Гаврило уже плохо владел собой и делал необдуманные дела. Таков был его краткий разговор со старшиной, чуть было не погубивший его. Обстоятельства этого дела крайне нелепы. Волостное правление вызывало Гаврилу для каких-то справок насчет его сына Ивана. Справки были пустые. Гаврило долго не являлся на зов, может быть, позабыл его. Вспомнив, он без всякого раздражения отправился удовлетворить законное требование своего начальства. Перед отходом из дома он даже несколько оправился: приоделся, пригладился и вообще вел себя безупречно. Вид он имел смирный. Явился в волость совершенно равнодушно.

— Ты что там ломаешься? — обратился к нему старшина. — Я тебя сколько раз требовал, а ты и ухом не ведешь. Ждать мне, что ли, тебя, остолоп?

— Сам ты остолоп, — равнодушнейшим тоном возразил Гаврило.

Старшина посмотрел на присутствующих, как бы спрашивая: что это такое?

— Что ты сказал? — спросил он.

— А ты должен слушать, уши-то есть у тебя, — равнодушно отвечал Гаврило.

— Да ты как смеешь грубить, негодяй? — взбешенно вскричал старшина.

— Сам ты негодяй, — вспыхнул Гаврило и сразу потерял свой вид, и принялся кричать, — Негодяй! именно негодяй! Вот тебе и сказ! А окромя того, обдирало! Всю волость ободрал! Староста вон влопался уж, а ты еще сидишь… Как ты смеешь ругаться? Я тебе дам, как срамить хорошего человека!

Старшина бросился было к нему, готовый, по-видимому, разодрать его, но овладел собой и только затрясся.

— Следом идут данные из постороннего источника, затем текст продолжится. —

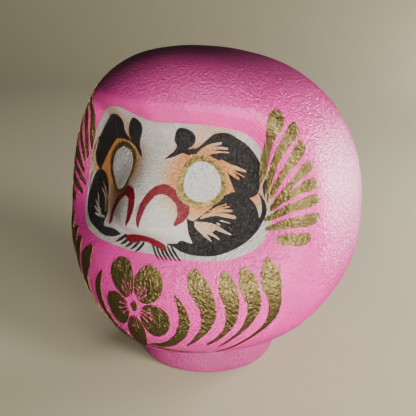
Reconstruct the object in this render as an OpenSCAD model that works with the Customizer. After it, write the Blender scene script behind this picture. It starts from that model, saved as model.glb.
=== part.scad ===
/* [Body] */
// Greatest width of the body, ear to ear
body_width = 157; // [120:1:200]
// Depth of the front half at its widest level
front_depth = 46; // [36:0.5:56]
// Depth of the rear half at its widest level
rear_depth = 93; // [70:0.5:110]
// Height of the widest level above the floor
widest_z = 74; // [68:1:80]
// Rise of the crown above the widest level
crown_rise = 90; // [75:0.5:100]
// Drop of the belly below the widest level
belly_drop = 58; // [52:0.5:60]
// Set-back of the joint plane at the widest level
joint_back = 13.8; // [6:0.1:18]
// Forward lean of the joint plane with height
joint_lean = 0.07; // [0:0.01:0.15]
// Thickness of the paper wall
wall = 2.4; // [1.6:0.1:3.5]

/* [Roundness] */
// Squareness of the body's outline above the widest level, seen from the front
crown_side_power = 2.4; // [2:0.02:3]
// Squareness of the body's outline below the widest level, seen from the front
belly_side_power = 2.34; // [2:0.02:3]
// Squareness of the front profile above the widest level
crown_front_power = 3.7; // [2.5:0.1:5]
// Squareness of the front profile below the widest level
belly_front_power = 4.4; // [2.5:0.1:5]
// Squareness of the rear profile above the widest level
crown_rear_power = 1.9; // [1.5:0.05:2.5]
// Squareness of the plan in front of the joint
front_plan_power = 1.85; // [1.8:0.05:2.4]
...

— Ребята… вали его! — слабым голосом выговорил он, обращаясь к присутствующим двум-трем крестьянам. Те принялись исполнять приказ. Гаврило, уж не помня себя, схватил какую-то вещь в руки и давай ей размахивать, обороняясь от нападающих. Впоследствии уж оказалось, что мотал он огромным сапогом, принадлежащим волостному старшине Конечно, отчаянная оборона только замедлила его взятие, да еще, пожалуй, посадила две-три шишки на головах нападающих, но не могла принести пользы. И тут никто не подумал, что взяли, избили, скрутили и посадили в чулан нездорового человека.